**The problem**: The exercise asks for every line of the data to be reproduced exactly.

**Information shown**:
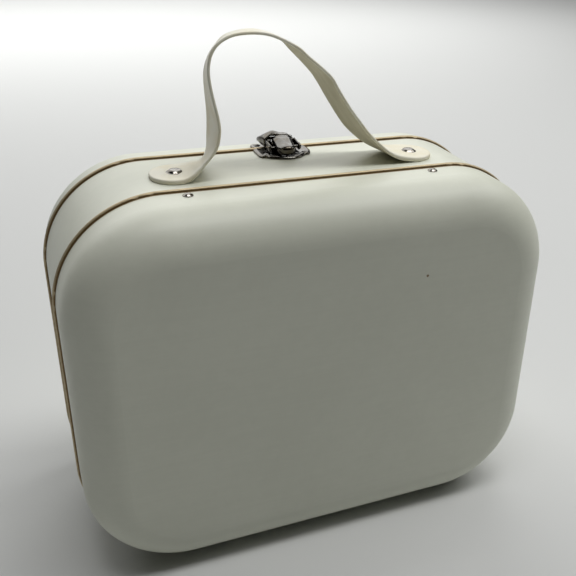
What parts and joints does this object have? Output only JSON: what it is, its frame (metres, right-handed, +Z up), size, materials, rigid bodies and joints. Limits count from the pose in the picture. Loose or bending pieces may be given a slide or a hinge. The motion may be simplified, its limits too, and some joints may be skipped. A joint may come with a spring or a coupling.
{
  "type": "metal storage box",
  "caption": "Flat pressed-steel storage case with rounded corners, curled rims, a soft strap handle, a draw latch over the rear seam and a rear lid hinged along its bottom edge.",
  "frame": {"origin": "middle of the footprint, on the surface that the case stands on", "axes": "+Z up, +X to the right seen from the front, the front face looks towards -Y and the hinged lid is at +Y"},
  "size_m": [0.2424, 0.114, 0.2527],
  "materials": {
    "painted_sheet": "satin off-white paint outside, gold lacquer inside and on the curled rims",
    "strap_leather": "smooth cream strap",
    "rivet_steel": "aged dark steel",
    "latch_nickel": "aged dark nickel"
  },
  "bodies": {
    "case": {"front_shell": "painted_sheet", "body_band": "painted_sheet", "shell_rivets": "rivet_steel", "handle_strap": "strap_leather", "handle_rivets": "rivet_steel", "handle_washers": "rivet_steel", "latch_base_plate": "latch_nickel", "latch_base_rivets": "latch_nickel", "latch_pivot_pin": "latch_nickel", "hinge_left_case_leaf": "latch_nickel", "hinge_right_case_leaf": "latch_nickel", "hinge_left_pin": "latch_nickel", "hinge_right_pin": "latch_nickel", "case_hinge_rivets": "latch_nickel"},
    "lid": {"lid_shell": "painted_sheet", "catch_plate": "latch_nickel", "catch_rivets": "latch_nickel", "hinge_left_lid_leaf": "latch_nickel", "hinge_right_lid_leaf": "latch_nickel", "lid_hinge_rivets": "latch_nickel"},
    "latch_lever": {"latch_lever": "latch_nickel", "latch_hook_pin": "latch_nickel"},
    "draw_hook": {"latch_draw_hook": "latch_nickel"}
  },
  "joints": [
    {"name": "lid_hinge", "type": "hinge", "parent": "case", "child": "lid", "pos_m": [0, 0.0275, 0.0011], "axis": [-1, 0, 0], "range_deg": [0, 105]},
    {"name": "latch_lever_lift", "type": "hinge", "parent": "case", "child": "latch_lever", "pos_m": [0, 0.0239, 0.19125], "axis": [-1, 0, 0], "range_deg": [0, 95]},
    {"name": "draw_hook_swing", "type": "hinge", "parent": "latch_lever", "child": "draw_hook", "pos_m": [0, 0.0189, 0.19095], "axis": [-1, 0, 0], "range_deg": [-95, 0]}
  ],
  "couplings": [
    {"joint": "draw_hook_swing", "follows": "latch_lever_lift", "ratio": -1}
  ]
}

**Exercise response**:
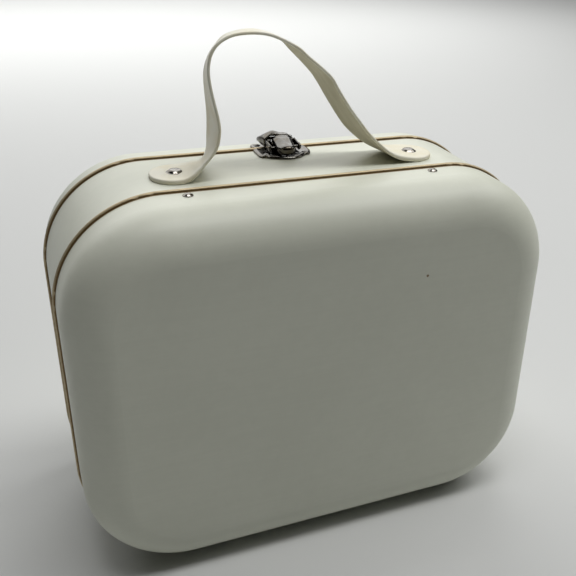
What parts and joints does this object have? Output only JSON: what it is, its frame (metres, right-handed, +Z up), size, materials, rigid bodies and joints. Limits count from the pose in the picture. Loose or bending pieces may be given a slide or a hinge. The motion may be simplified, its limits too, and some joints may be skipped. A joint may come with a spring or a coupling.
{
  "type": "metal storage box",
  "caption": "Flat pressed-steel storage case with rounded corners, curled rims, a soft strap handle, a draw latch over the rear seam and a rear lid hinged along its bottom edge.",
  "frame": {"origin": "middle of the footprint, on the surface that the case stands on", "axes": "+Z up, +X to the right seen from the front, the front face looks towards -Y and the hinged lid is at +Y"},
  "size_m": [0.2424, 0.114, 0.2527],
  "materials": {
    "painted_sheet": "satin off-white paint outside, gold lacquer inside and on the curled rims",
    "strap_leather": "smooth cream strap",
    "rivet_steel": "aged dark steel",
    "latch_nickel": "aged dark nickel"
  },
  "bodies": {
    "case": {"front_shell": "painted_sheet", "body_band": "painted_sheet", "shell_rivets": "rivet_steel", "handle_strap": "strap_leather", "handle_rivets": "rivet_steel", "handle_washers": "rivet_steel", "latch_base_plate": "latch_nickel", "latch_base_rivets": "latch_nickel", "latch_pivot_pin": "latch_nickel", "hinge_left_case_leaf": "latch_nickel", "hinge_right_case_leaf": "latch_nickel", "hinge_left_pin": "latch_nickel", "hinge_right_pin": "latch_nickel", "case_hinge_rivets": "latch_nickel"},
    "lid": {"lid_shell": "painted_sheet", "catch_plate": "latch_nickel", "catch_rivets": "latch_nickel", "hinge_left_lid_leaf": "latch_nickel", "hinge_right_lid_leaf": "latch_nickel", "lid_hinge_rivets": "latch_nickel"},
    "latch_lever": {"latch_lever": "latch_nickel", "latch_hook_pin": "latch_nickel"},
    "draw_hook": {"latch_draw_hook": "latch_nickel"}
  },
  "joints": [
    {"name": "lid_hinge", "type": "hinge", "parent": "case", "child": "lid", "pos_m": [0, 0.0275, 0.0011], "axis": [-1, 0, 0], "range_deg": [0, 105]},
    {"name": "latch_lever_lift", "type": "hinge", "parent": "case", "child": "latch_lever", "pos_m": [0, 0.0239, 0.19125], "axis": [-1, 0, 0], "range_deg": [0, 95]},
    {"name": "draw_hook_swing", "type": "hinge", "parent": "latch_lever", "child": "draw_hook", "pos_m": [0, 0.0189, 0.19095], "axis": [-1, 0, 0], "range_deg": [-95, 0]}
  ],
  "couplings": [
    {"joint": "draw_hook_swing", "follows": "latch_lever_lift", "ratio": -1}
  ]
}